Begin with the line containing "hanger_arms()" and end with the line containing "return low, high"; set down that block verbatim and nothing else.

+++++

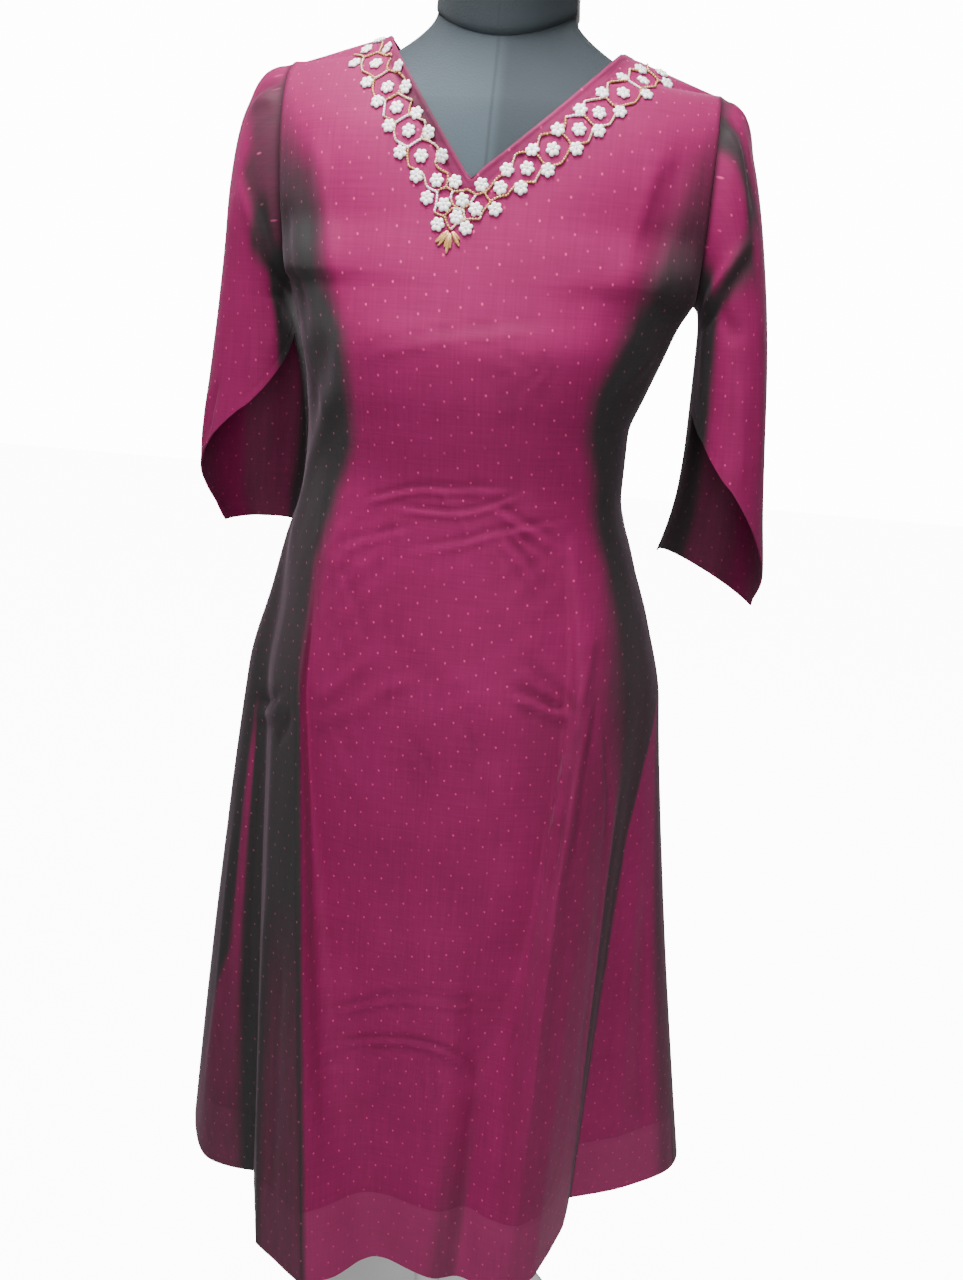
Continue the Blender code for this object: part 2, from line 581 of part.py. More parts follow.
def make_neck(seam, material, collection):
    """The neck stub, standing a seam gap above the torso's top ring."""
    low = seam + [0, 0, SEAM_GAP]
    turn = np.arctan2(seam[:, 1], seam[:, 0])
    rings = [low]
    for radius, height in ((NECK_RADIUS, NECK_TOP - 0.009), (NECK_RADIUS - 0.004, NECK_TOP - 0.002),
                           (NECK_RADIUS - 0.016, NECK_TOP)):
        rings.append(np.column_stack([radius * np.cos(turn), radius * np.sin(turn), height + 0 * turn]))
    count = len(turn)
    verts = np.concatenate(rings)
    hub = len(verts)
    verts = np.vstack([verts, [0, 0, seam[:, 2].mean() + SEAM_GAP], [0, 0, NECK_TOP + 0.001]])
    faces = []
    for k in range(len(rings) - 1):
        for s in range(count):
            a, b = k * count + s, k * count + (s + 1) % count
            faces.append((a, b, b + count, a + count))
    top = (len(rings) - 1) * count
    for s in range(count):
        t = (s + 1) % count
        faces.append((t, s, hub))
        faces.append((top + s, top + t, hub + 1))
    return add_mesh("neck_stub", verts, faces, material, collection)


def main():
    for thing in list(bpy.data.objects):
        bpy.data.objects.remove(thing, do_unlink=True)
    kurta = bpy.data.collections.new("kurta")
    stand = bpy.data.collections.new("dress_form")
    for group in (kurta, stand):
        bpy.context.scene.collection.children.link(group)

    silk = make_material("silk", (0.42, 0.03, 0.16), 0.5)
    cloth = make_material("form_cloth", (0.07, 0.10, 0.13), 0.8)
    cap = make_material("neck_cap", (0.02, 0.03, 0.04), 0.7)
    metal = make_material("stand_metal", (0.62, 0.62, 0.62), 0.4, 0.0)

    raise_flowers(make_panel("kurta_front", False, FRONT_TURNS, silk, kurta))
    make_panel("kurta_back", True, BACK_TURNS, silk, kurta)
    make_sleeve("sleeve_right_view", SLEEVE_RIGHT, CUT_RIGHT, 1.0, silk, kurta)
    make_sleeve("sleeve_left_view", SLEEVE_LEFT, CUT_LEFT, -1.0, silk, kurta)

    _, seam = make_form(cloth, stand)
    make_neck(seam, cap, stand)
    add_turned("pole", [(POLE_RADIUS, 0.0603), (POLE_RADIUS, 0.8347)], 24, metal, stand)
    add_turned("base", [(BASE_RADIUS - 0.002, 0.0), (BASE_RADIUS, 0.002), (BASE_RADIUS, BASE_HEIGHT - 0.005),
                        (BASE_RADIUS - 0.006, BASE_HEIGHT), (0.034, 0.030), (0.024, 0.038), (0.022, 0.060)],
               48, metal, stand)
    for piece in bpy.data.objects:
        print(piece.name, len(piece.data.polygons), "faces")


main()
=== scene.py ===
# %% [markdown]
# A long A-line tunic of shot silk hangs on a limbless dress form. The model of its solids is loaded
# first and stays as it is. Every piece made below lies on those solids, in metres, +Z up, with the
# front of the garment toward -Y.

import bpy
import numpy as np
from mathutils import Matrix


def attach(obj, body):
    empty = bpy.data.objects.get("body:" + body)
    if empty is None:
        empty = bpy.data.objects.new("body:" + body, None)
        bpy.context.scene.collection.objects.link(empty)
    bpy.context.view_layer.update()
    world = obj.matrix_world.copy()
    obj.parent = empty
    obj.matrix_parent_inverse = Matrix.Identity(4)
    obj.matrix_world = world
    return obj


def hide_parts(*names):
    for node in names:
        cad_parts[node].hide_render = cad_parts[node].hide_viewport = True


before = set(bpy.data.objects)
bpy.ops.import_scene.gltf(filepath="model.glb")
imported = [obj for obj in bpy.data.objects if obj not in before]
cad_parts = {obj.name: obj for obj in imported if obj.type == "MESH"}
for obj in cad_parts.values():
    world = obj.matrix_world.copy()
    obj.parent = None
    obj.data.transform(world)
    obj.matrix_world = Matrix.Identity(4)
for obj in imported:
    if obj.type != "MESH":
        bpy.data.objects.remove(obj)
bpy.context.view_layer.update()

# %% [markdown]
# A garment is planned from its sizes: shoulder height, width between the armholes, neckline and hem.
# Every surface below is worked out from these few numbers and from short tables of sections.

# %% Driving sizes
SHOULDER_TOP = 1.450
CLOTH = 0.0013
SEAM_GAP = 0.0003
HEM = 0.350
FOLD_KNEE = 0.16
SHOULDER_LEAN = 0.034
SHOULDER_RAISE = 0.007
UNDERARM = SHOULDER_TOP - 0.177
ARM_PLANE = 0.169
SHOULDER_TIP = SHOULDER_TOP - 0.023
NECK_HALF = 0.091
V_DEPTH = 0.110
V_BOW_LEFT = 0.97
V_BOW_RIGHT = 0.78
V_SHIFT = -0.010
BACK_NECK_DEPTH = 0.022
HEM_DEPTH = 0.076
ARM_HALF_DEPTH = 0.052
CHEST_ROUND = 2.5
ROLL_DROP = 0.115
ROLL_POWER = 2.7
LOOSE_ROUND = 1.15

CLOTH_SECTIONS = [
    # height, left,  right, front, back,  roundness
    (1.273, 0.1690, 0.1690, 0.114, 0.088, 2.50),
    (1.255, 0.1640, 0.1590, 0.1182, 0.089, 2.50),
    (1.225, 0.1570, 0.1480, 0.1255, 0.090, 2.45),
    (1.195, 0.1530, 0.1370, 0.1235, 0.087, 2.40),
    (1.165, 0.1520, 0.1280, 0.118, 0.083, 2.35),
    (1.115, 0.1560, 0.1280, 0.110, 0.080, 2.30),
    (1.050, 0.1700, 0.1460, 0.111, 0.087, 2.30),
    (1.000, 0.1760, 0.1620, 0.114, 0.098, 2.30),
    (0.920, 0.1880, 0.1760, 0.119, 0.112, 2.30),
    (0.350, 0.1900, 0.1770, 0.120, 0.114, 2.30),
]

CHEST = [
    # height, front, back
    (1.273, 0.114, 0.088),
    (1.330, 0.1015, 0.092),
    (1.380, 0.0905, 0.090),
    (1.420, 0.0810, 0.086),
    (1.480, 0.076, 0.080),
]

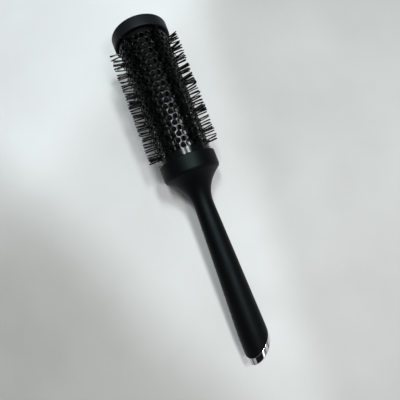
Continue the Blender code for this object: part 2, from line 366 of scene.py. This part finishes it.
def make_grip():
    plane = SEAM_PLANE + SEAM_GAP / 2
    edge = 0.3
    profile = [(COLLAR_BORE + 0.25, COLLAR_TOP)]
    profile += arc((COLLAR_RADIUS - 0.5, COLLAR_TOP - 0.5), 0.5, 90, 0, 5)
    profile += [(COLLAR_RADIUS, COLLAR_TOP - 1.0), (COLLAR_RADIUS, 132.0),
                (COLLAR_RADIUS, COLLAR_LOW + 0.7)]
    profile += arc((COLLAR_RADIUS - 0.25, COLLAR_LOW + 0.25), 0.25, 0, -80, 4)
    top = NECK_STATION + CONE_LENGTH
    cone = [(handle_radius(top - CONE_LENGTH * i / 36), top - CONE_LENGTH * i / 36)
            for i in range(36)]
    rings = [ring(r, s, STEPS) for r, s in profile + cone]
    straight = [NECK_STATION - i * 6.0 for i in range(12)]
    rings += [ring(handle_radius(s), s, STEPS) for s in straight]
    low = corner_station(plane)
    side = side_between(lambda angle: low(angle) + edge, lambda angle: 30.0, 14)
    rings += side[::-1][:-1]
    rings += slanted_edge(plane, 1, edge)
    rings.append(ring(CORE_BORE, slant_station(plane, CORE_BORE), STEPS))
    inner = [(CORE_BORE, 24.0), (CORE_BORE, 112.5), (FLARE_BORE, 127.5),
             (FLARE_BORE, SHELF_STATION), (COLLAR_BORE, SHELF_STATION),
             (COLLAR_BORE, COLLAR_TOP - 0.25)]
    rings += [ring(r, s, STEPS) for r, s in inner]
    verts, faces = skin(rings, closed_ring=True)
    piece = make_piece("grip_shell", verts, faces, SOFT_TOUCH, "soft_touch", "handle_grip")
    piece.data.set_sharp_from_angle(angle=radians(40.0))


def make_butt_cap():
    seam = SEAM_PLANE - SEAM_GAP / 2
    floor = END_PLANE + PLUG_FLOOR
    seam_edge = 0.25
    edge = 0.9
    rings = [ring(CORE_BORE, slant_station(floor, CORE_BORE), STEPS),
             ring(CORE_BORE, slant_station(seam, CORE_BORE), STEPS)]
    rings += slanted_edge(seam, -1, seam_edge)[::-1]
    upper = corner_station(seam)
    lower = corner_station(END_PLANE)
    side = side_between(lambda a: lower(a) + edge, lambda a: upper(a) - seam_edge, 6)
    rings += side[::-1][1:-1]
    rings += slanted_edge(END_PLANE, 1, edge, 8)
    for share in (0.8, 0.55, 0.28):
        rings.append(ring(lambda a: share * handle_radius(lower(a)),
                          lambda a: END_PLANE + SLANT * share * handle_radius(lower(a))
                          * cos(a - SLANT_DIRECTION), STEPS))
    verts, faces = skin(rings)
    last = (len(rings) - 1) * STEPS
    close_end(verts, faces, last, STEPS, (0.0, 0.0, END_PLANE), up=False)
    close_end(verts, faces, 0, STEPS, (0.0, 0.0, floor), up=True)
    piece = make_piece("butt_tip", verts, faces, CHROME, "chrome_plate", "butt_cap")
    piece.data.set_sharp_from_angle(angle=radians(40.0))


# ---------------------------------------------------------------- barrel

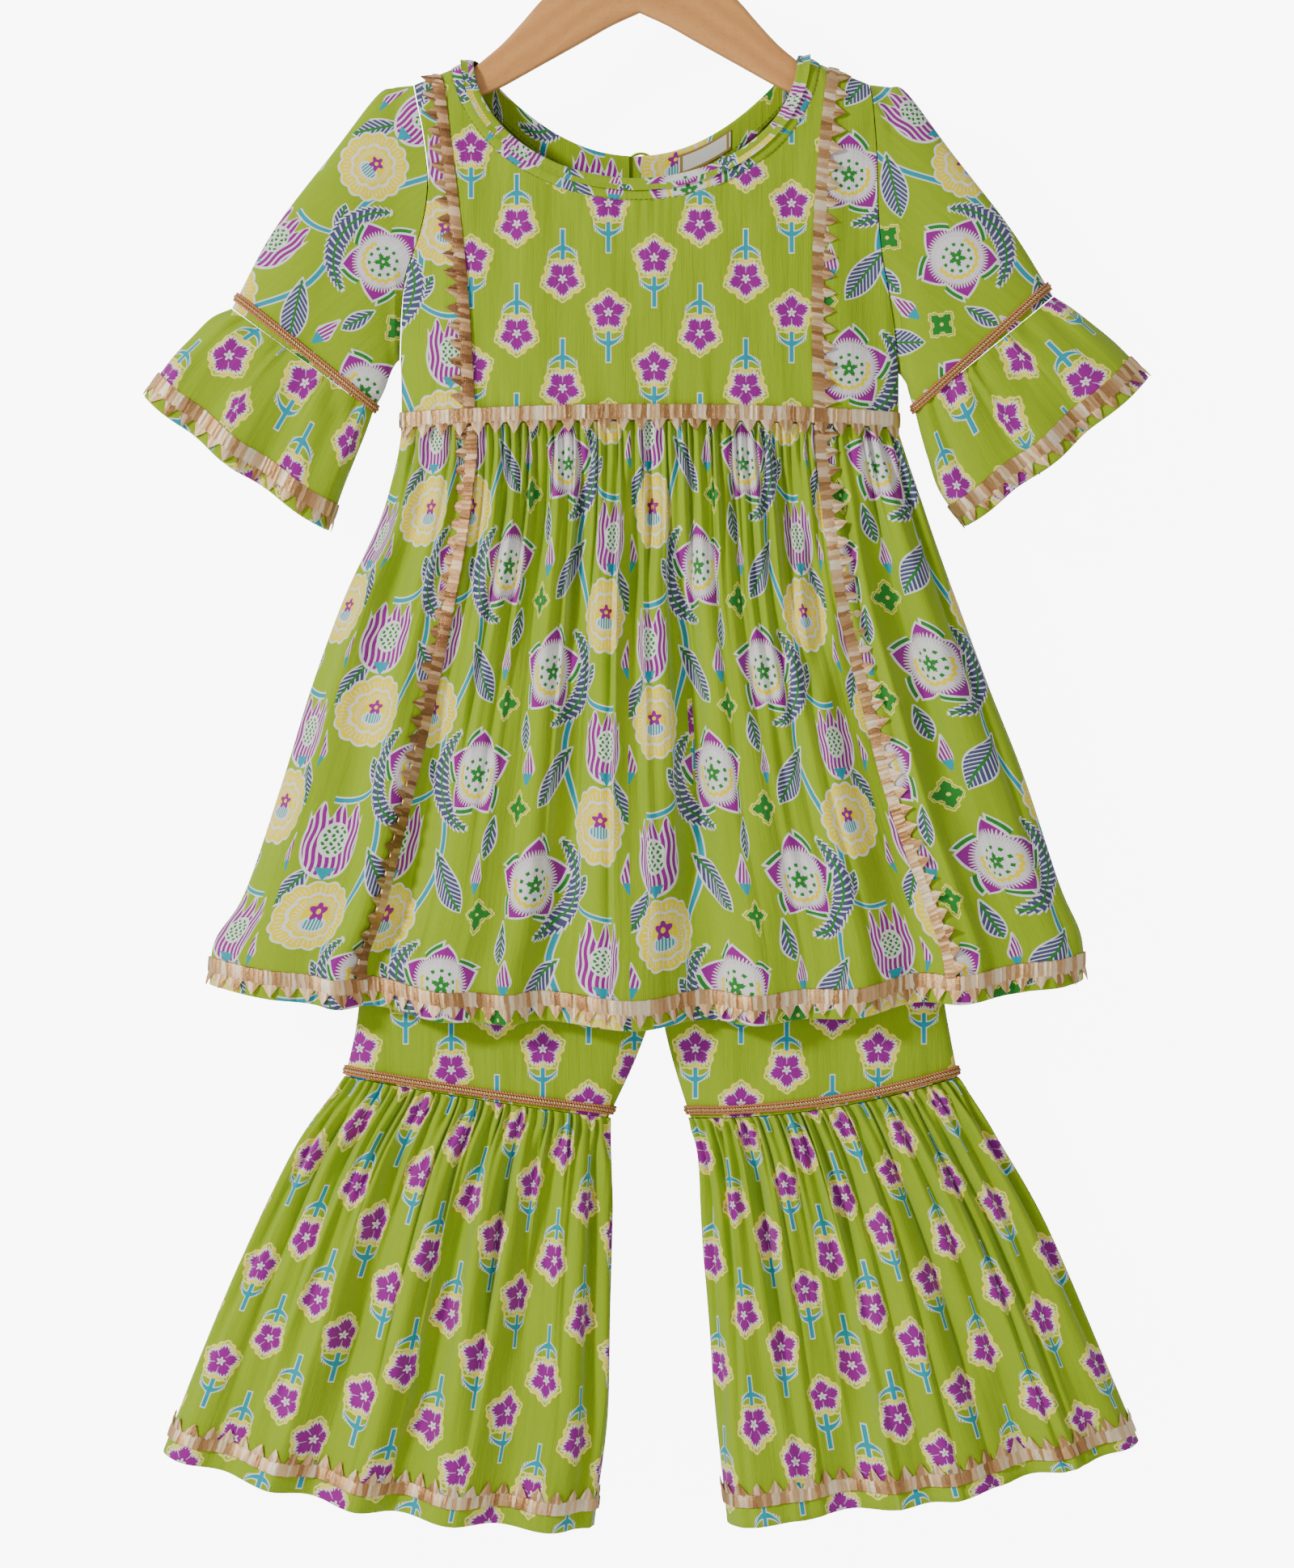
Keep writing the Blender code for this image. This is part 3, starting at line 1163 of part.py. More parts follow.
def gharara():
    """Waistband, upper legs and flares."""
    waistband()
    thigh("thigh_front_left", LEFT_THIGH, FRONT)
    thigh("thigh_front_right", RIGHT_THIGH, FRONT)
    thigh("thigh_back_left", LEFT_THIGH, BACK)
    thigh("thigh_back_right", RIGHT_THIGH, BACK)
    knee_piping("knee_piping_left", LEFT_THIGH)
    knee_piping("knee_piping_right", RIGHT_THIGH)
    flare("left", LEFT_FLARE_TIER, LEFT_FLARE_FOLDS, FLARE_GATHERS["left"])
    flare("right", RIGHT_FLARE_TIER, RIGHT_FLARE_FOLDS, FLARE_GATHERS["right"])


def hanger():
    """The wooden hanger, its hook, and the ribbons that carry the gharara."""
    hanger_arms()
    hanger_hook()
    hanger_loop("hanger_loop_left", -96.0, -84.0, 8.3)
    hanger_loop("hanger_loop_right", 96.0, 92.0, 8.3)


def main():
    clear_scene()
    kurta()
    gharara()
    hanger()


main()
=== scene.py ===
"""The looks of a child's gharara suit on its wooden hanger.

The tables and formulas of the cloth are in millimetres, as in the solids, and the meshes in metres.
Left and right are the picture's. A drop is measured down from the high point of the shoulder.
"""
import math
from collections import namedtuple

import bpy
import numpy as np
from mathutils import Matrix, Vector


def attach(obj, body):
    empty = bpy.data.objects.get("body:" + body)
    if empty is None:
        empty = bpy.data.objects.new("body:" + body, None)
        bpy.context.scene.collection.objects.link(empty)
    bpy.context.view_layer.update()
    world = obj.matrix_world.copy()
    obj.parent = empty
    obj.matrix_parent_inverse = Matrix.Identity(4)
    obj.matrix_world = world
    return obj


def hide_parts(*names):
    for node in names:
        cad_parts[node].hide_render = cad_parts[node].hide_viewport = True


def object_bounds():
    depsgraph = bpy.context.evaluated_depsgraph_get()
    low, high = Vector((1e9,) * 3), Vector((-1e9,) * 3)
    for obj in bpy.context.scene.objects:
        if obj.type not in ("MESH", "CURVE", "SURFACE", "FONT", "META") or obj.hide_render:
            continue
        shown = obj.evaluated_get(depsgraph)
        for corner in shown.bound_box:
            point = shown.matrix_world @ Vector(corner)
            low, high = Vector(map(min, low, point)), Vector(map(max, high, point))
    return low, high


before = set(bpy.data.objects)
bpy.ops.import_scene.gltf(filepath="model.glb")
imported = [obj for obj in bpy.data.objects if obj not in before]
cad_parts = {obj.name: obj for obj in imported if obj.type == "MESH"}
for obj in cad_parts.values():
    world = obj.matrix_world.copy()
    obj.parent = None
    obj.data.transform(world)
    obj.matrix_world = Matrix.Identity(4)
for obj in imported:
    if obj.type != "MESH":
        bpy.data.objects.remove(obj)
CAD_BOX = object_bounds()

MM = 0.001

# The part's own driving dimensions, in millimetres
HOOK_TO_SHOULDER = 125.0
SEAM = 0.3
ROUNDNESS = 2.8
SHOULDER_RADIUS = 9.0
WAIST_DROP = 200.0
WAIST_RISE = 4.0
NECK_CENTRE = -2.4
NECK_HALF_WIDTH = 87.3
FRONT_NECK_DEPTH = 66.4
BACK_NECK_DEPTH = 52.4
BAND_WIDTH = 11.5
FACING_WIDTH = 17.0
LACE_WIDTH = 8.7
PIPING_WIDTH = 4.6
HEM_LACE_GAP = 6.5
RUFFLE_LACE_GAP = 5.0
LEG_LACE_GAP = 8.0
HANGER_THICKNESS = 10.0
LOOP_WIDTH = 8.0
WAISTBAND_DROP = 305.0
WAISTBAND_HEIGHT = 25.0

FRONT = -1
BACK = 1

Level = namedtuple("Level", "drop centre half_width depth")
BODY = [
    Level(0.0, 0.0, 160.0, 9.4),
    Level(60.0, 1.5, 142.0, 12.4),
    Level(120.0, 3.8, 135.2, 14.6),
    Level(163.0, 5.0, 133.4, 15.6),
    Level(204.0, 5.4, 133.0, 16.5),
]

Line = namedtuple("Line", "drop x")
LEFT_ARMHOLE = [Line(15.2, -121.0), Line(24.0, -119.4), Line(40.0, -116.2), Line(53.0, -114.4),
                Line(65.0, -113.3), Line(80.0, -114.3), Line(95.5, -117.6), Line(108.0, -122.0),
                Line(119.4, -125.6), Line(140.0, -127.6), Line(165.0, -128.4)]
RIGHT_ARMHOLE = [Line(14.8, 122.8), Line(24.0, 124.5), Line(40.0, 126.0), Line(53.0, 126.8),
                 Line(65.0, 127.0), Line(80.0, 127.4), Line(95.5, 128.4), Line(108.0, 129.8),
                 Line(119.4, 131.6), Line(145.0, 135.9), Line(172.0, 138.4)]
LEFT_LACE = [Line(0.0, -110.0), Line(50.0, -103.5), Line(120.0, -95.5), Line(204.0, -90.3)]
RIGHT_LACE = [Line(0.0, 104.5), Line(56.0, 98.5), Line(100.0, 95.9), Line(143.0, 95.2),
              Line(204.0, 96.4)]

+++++

| OUTPUT FOR THIS EXERCISE |
    hanger_arms()
    hanger_hook()
    hanger_loop("hanger_loop_left", -96.0, -84.0, 8.3)
    hanger_loop("hanger_loop_right", 96.0, 92.0, 8.3)


def main():
    clear_scene()
    kurta()
    gharara()
    hanger()


main()
=== scene.py ===
"""The looks of a child's gharara suit on its wooden hanger.

The tables and formulas of the cloth are in millimetres, as in the solids, and the meshes in metres.
Left and right are the picture's. A drop is measured down from the high point of the shoulder.
"""
import math
from collections import namedtuple

import bpy
import numpy as np
from mathutils import Matrix, Vector


def attach(obj, body):
    empty = bpy.data.objects.get("body:" + body)
    if empty is None:
        empty = bpy.data.objects.new("body:" + body, None)
        bpy.context.scene.collection.objects.link(empty)
    bpy.context.view_layer.update()
    world = obj.matrix_world.copy()
    obj.parent = empty
    obj.matrix_parent_inverse = Matrix.Identity(4)
    obj.matrix_world = world
    return obj


def hide_parts(*names):
    for node in names:
        cad_parts[node].hide_render = cad_parts[node].hide_viewport = True


def object_bounds():
    depsgraph = bpy.context.evaluated_depsgraph_get()
    low, high = Vector((1e9,) * 3), Vector((-1e9,) * 3)
    for obj in bpy.context.scene.objects:
        if obj.type not in ("MESH", "CURVE", "SURFACE", "FONT", "META") or obj.hide_render:
            continue
        shown = obj.evaluated_get(depsgraph)
        for corner in shown.bound_box:
            point = shown.matrix_world @ Vector(corner)
            low, high = Vector(map(min, low, point)), Vector(map(max, high, point))
    return low, high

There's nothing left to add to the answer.